● Directive
Look through the data below and extract, unchanged, the lines from the one that contains "at height zero" to the one that contains "from mathutils import Matrix", both included.
.....
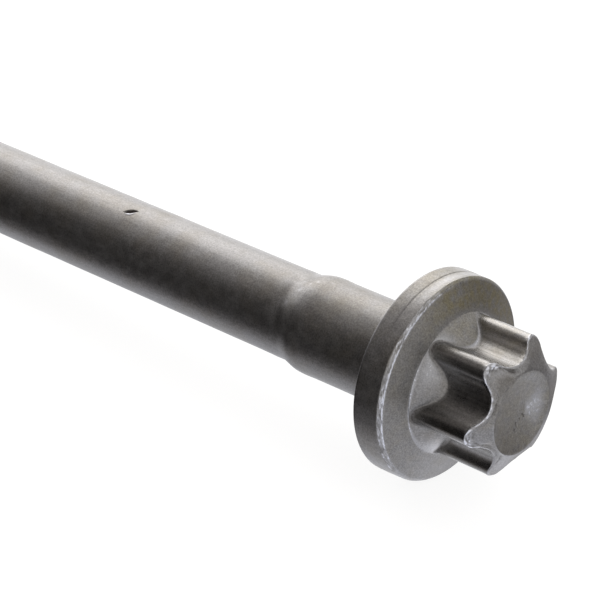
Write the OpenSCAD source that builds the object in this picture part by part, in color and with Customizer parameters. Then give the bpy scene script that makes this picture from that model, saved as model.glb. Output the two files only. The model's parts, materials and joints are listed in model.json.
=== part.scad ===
// Cylinder head bolt, forged and rolled in one piece: an external six-lobe drive,
// a washer flange, a guide collar, a reduced shank and a rolled thread.
// The bolt lies on its side, on the flange rim and on the thread end.
// Heights along the bolt are counted from the bearing face under the flange:
// the drive is above that face and the shank is below it.

/* [Drive] */
// Diameter over two opposite lobes
drive_d = 16.7; // [15.8:0.1:17.4]
// Diameter between two opposite valleys
valley_d = 12; // [11.6:0.05:12.6]
// Radius of the round crest of a lobe
lobe_r = 1.35; // [1.2:0.05:1.5]
// Height of the drive's end above the bearing face
drive_h = 14.4; // [12:0.1:18]
// Diameter of the dish in the drive's end
dish_d = 10.2; // [8:0.1:11]
// Depth of the dish
dish_depth = 0.55; // [0.2:0.05:1]
// Slope of the drive's end chamfer, in degrees
end_slope = 29; // [15:0.5:40]
// Turn of the lobes about the bolt's axis as it lies, in degrees, 0 with one straight down
drive_turn = 33; // [0:0.5:60]

/* [Flange] */
// Diameter of the flange
flange_d = 24.7; // [23:0.1:28]
// Height of the rim, bevels included
rim_h = 3.85; // [2.5:0.05:5]
// Width of the bevel on the rim's front edge, across the face
front_bevel_w = 0.4; // [0.2:0.05:0.6]
// Height of the same bevel, along the rim
front_bevel_h = 0.4; // [0.2:0.05:0.6]
// Size of the bevel on the rim's back edge
back_bevel = 0.2; // [0.1:0.05:0.4]
// Slope of the flange's front face, in degrees
face_slope = 16.5; // [5:0.5:22]
// How far the drive's steep foot stands out past the lobes
foot_margin = 0.15; // [0.1:0.05:0.8]
// Slope of that foot, in degrees
foot_slope = 46; // [30:0.5:55]

/* [Shank] */
// Length from the bearing face to the end of the thread
bolt_l = 150; // [120:1:220]
// How much wider than the thread the guide collar is, so that it passes the same hole
collar_over = 0.05; // [0.05:0.05:0.8]
// Length of the guide collar
collar_l = 15.3; // [8:0.1:25]
// Length of the taper from the collar to the shank
taper_l = 2.9; // [2:0.1:8]
// Diameter of the reduced shank
shank_d = 10.9; // [10:0.05:11.6]
// Radius of the fillet between the collar and the bearing face
head_fillet = 0.8; // [0.4:0.1:1.2]

/* [Thread] */
// Outer diameter of the thread
thread_d = 12; // [11.8:0.05:12.2]
// Length of the thread with its run-out
thread_l = 60; // [30:1:80]
// Pitch of the thread
pitch = 1.75; // [1.25:0.25:1.75]
// Pitches that the run-out takes to reach the full thread
run_out_turns = 1.2; // [1:0.1:3]
// How far the flat end point lies below the thread's root
point_under = 0.2; // [0.1:0.05:0.6]
// Slope of the end point's side, in degrees from the bolt's axis
point_slope = 45; // [30:1:60]

/* [Hidden] */

lobes = 6;
crest_steps = 12;
valley_steps = 8;
fillet_steps = 6;
taper_steps = 8;
ball_fn = 64;
round_fn = 96;
lap = 1;
// The metric thread's form: its depth and crest as shares of the pitch, and half its flanks' angle
root_depth_per_pitch = 0.6134;
crest_per_pitch = 0.125;
flank_angle = 30;
// How far the groove's cutter stands out of the crest, so that its tilt leaves no skin
groove_over = 0.12;
// Where in the run-out the groove ends, as a share of it from the full thread
groove_end = 0.4;

// The drive's valley arc, found from where it touches the crest arcs on both sides
drive_r = drive_d / 2;
crest_reach = drive_r - lobe_r;
half_lobe = 180 / lobes;
core_r = valley_d / 2;
valley_r = (pow(crest_reach, 2) + pow(core_r, 2) - pow(lobe_r, 2)
            - 2 * crest_reach * core_r * cos(half_lobe))
           / (2 * (lobe_r - core_r + crest_reach * cos(half_lobe)));
valley_x = (core_r + valley_r) * cos(half_lobe);
valley_y = (core_r + valley_r) * sin(half_lobe);
crest_span = atan2(valley_y, valley_x - crest_reach);
valley_span = crest_span - half_lobe;

// The head's radii and heights
flange_r = flange_d / 2;
face_r = flange_r - front_bevel_w;
foot_r = drive_r + foot_margin;
foot_h = rim_h + (face_r - foot_r) * tan(face_slope);
foot_top_r = core_r - lap;
foot_top_h = foot_h + (foot_r - foot_top_r) * tan(foot_slope);
dish_r = dish_d / 2;
dish_ball_r = (pow(dish_r, 2) + pow(dish_depth, 2)) / (2 * dish_depth);

// The shank's radii and heights
thread_r = thread_d / 2;
collar_r = thread_r + collar_over / 2;
shank_r = shank_d / 2;
root_depth = root_depth_per_pitch * pitch;
root_r = thread_r - root_depth;
point_r = root_r - point_under;
point_l = (thread_r - point_r) / tan(point_slope);
run_out_l = run_out_turns * pitch;
thread_start = thread_l - bolt_l;

// The thread's groove, in half turns. Each is half a ring, tilted so that it climbs half a
// pitch, which keeps within a twentieth of a pitch of the true helix. A crest ends on the
// lowest side of the full thread, where the bolt rests. In the last turn the root comes out.
half_root = pitch * (1 - crest_per_pitch) / 2 - root_depth * tan(flank_angle);
groove_tilt = asin(pitch / 4 / (thread_r - root_depth / 2));
groove_start = point_l - bolt_l + pitch * crest_per_pitch / 2 - pitch / 2;
half_turns = round((thread_start - run_out_l * (1 - groove_end) - groove_start) / (pitch / 2));
root_run = [root_r, (root_r + shank_r) / 2, thread_r];

// The tilt at rest, from the rim's back edge and the end of the full thread
rest_tilt = atan((flange_r - thread_r) / (bolt_l - point_l + back_bevel));
rest_height = flange_r * cos(rest_tilt) - back_bevel * sin(rest_tilt);
reach_head = drive_h * cos(rest_tilt) + dish_r * sin(rest_tilt);
reach_point = bolt_l * cos(rest_tilt) + point_r * sin(rest_tilt);

// Points along an arc about a centre
function arc(x, y, r, from, to, steps) =
    [for (i = [0:steps]) let (a = from + (to - from) * i / steps)
        [x + r * cos(a), y + r * sin(a)]];

// Half a wave from one radius to another, level at both ends
function wave(from_r, to_r, from_h, to_h, steps) =
    [for (i = [0:steps]) let (t = i / steps)
        [from_r + (to_r - from_r) * (1 - cos(180 * t)) / 2, from_h + (to_h - from_h) * t]];

// A point turned about the origin
function turned(p, a) = [p[0] * cos(a) - p[1] * sin(a), p[0] * sin(a) + p[1] * cos(a)];

// A list without its first and last point
function inner(points) = [for (i = [1:len(points) - 2]) points[i]];

// One lobe's crest arc and the valley arc that runs on from it, without a kink
function lobe_and_valley() = concat(
    arc(crest_reach, 0, lobe_r, -crest_span, crest_span, crest_steps),
    inner(arc(valley_x, valley_y, valley_r, 180 + half_lobe + valley_span,
              180 + half_lobe - valley_span, valley_steps)));

// The outline of the drive seen from its end
module drive_outline() {
    polygon([for (k = [0:lobes - 1], p = lobe_and_valley())
        turned(p, drive_turn + k * 2 * half_lobe)]);
}

// The lobed column, cut to its end chamfer
module lobed_column() {
    intersection() {
        translate([0, 0, foot_h - lap])
            linear_extrude(height = drive_h - foot_h + lap) drive_outline();
        rotate_extrude($fn = round_fn)
            polygon([[0, 0], [drive_d, 0], [drive_d, drive_h - (drive_d - dish_r) * tan(end_slope)],
                     [dish_r, drive_h], [0, drive_h]]);
    }
}

// The drive with the shallow round dish in its end
module drive() {
    color([0.42, 0.42, 0.41])
    difference() {
        lobed_column();
        translate([0, 0, drive_h - dish_depth + dish_ball_r])
            sphere(r = dish_ball_r, $fn = ball_fn);
    }
}

// The flange: bearing face, bevelled rim, sloping front face and the drive's steep foot
module flange() {
    color([0.40, 0.40, 0.39])
    rotate_extrude($fn = round_fn)
        polygon([[0, 0], [flange_r - back_bevel, 0], [flange_r, back_bevel],
                 [flange_r, rim_h - front_bevel_h], [face_r, rim_h],
                 [foot_r, foot_h], [foot_top_r, foot_top_h], [0, foot_top_h]]);
}

// The fillet under the flange, the guide collar, the taper and the reduced shank
module shank() {
    color([0.30, 0.29, 0.28])
    rotate_extrude($fn = round_fn)
        polygon(concat(
            [[0, lap], [collar_r + head_fillet, lap]],
            arc(collar_r + head_fillet, -head_fillet, head_fillet, 90, 180, fillet_steps),
            wave(collar_r, shank_r, -collar_l, -collar_l - taper_l, taper_steps),
            [[shank_r, thread_start - lap], [0, thread_start - lap]]));
}

// The threaded end's outer form, from the run-out to the end point
module thread_blank() {
    rotate_extrude($fn = round_fn)
        polygon([[0, thread_start], [shank_r, thread_start], [thread_r, thread_start - run_out_l],
                 [thread_r, point_l - bolt_l], [point_r, -bolt_l], [0, -bolt_l]]);
}

// Half a turn of the thread's groove, whose root runs from one radius to another
module half_groove(from_r, to_r) {
    mid_r = (from_r + to_r) / 2;
    mouth_r = thread_r + groove_over + (to_r - from_r) / 2;
    half_mouth = half_root + (mouth_r - mid_r) * tan(flank_angle);
    rotate([0, groove_tilt, 0]) translate([(from_r - to_r) / 2, 0, 0])
        rotate_extrude(angle = 180, $fn = round_fn)
            polygon([[mid_r, -half_root], [mouth_r, -half_mouth],
                     [mouth_r, half_mouth], [mid_r, half_root]]);
}

// The right-handed groove, from the end point up to the run-out
module thread_groove() {
    for (i = [-1:half_turns - 1])
        let (step = max(0, i - half_turns + 2), next = max(0, i - half_turns + 3))
            translate([0, 0, groove_start + (i + 0.5) * pitch / 2]) rotate([0, 0, 180 * i])
                half_groove(root_run[step], root_run[next]);
}

// The rolled thread
module thread_end() {
    color([0.34, 0.33, 0.32])
    difference() {
        thread_blank();
        thread_groove();
    }
}

// Lays the bolt down with its drive towards +X, and the rim and the thread end at height zero
module lying() {
    translate([(reach_point - reach_head) / 2, 0, rest_height])
        rotate([0, 90 - rest_tilt, 0]) children();
}

module head_bolt() {
    lying() union() {
        shank();
        thread_end();
        flange();
        drive();
    }
}

head_bolt();
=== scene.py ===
# %% [markdown]
# # A cylinder head bolt
#
# This lesson dresses one steel bolt that clamps a cylinder head to its engine block. The real
# bolt is a single piece: a bar is forged into a six-lobe drive with a washer flange, turned to
# a guide collar and a thinner shank, and the thread is rolled on at the end. It is a used
# bolt, with bruised edges, a burr round the flange and one nick in the shank.
#
# One piece of steel becomes one closed mesh. It is worked out as rows of points round the
# bolt's axis, so every form below is a radius and a height that depend on the angle. The
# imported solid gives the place, the direction and the main sizes.

# %% Load the frame
import json
import math

import bpy
import numpy as np
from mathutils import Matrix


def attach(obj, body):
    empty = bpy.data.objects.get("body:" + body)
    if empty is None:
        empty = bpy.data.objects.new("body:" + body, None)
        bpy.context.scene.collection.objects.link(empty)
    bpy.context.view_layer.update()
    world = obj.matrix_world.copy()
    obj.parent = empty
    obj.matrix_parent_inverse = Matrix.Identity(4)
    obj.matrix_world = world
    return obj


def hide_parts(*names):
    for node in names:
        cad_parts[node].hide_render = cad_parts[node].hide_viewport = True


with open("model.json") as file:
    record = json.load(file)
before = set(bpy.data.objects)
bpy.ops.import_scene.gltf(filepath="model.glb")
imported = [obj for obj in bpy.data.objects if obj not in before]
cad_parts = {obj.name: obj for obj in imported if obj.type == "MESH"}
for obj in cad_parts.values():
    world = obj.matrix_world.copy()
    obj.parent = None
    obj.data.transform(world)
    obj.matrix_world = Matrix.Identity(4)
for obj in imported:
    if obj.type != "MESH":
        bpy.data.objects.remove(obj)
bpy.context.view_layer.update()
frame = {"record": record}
mounts = {mount["name"]: mount for mount in frame["record"]["mounts"]}
print("mounts:", ", ".join(mounts))

# %% [markdown]
# ## The bolt's own axes
#
# The bolt lies on its flange rim and on its thread end, so its axis rises a little towards the
# drive. Everything is easier in the bolt's own directions: `height` runs along the axis from
# the bearing face under the flange, and the angle goes round it, 0 degrees pointing down and
# 90 degrees away from the camera. One function turns that into metres in the shared frame.

# %% Axes and placing
MM = 0.001
AXIS = np.array(mounts["drive"]["axis"]) / np.linalg.norm(mounts["drive"]["axis"])
SIDE = np.array([0.0, 1.0, 0.0])
DOWN = np.cross(SIDE, AXIS)
seat = np.array(mounts["bearing_face"]["pos_m"])
SEAT = seat - SIDE * (seat @ SIDE)
drive_h = float((np.array(mounts["drive"]["pos_m"]) - SEAT) @ AXIS) / MM
thread_r = mounts["thread"]["dims"]["r_mm"]
collar_r = mounts["guide_collar"]["dims"]["r_mm"]
tilt = math.atan2(AXIS[2], AXIS[0])


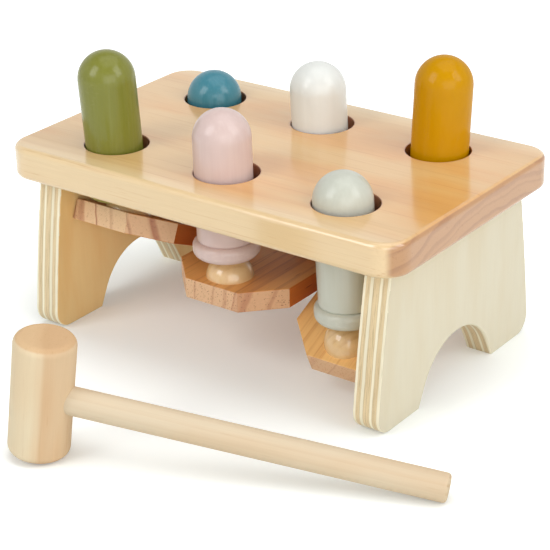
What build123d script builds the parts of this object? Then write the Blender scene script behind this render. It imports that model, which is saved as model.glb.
.....
● Correct response
// Lays the bolt down with its drive towards +X, and the rim and the thread end at height zero
module lying() {
    translate([(reach_point - reach_head) / 2, 0, rest_height])
        rotate([0, 90 - rest_tilt, 0]) children();
}

module head_bolt() {
    lying() union() {
        shank();
        thread_end();
        flange();
        drive();
    }
}

head_bolt();
=== scene.py ===
# %% [markdown]
# # A cylinder head bolt
#
# This lesson dresses one steel bolt that clamps a cylinder head to its engine block. The real
# bolt is a single piece: a bar is forged into a six-lobe drive with a washer flange, turned to
# a guide collar and a thinner shank, and the thread is rolled on at the end. It is a used
# bolt, with bruised edges, a burr round the flange and one nick in the shank.
#
# One piece of steel becomes one closed mesh. It is worked out as rows of points round the
# bolt's axis, so every form below is a radius and a height that depend on the angle. The
# imported solid gives the place, the direction and the main sizes.

# %% Load the frame
import json
import math

import bpy
import numpy as np
from mathutils import Matrix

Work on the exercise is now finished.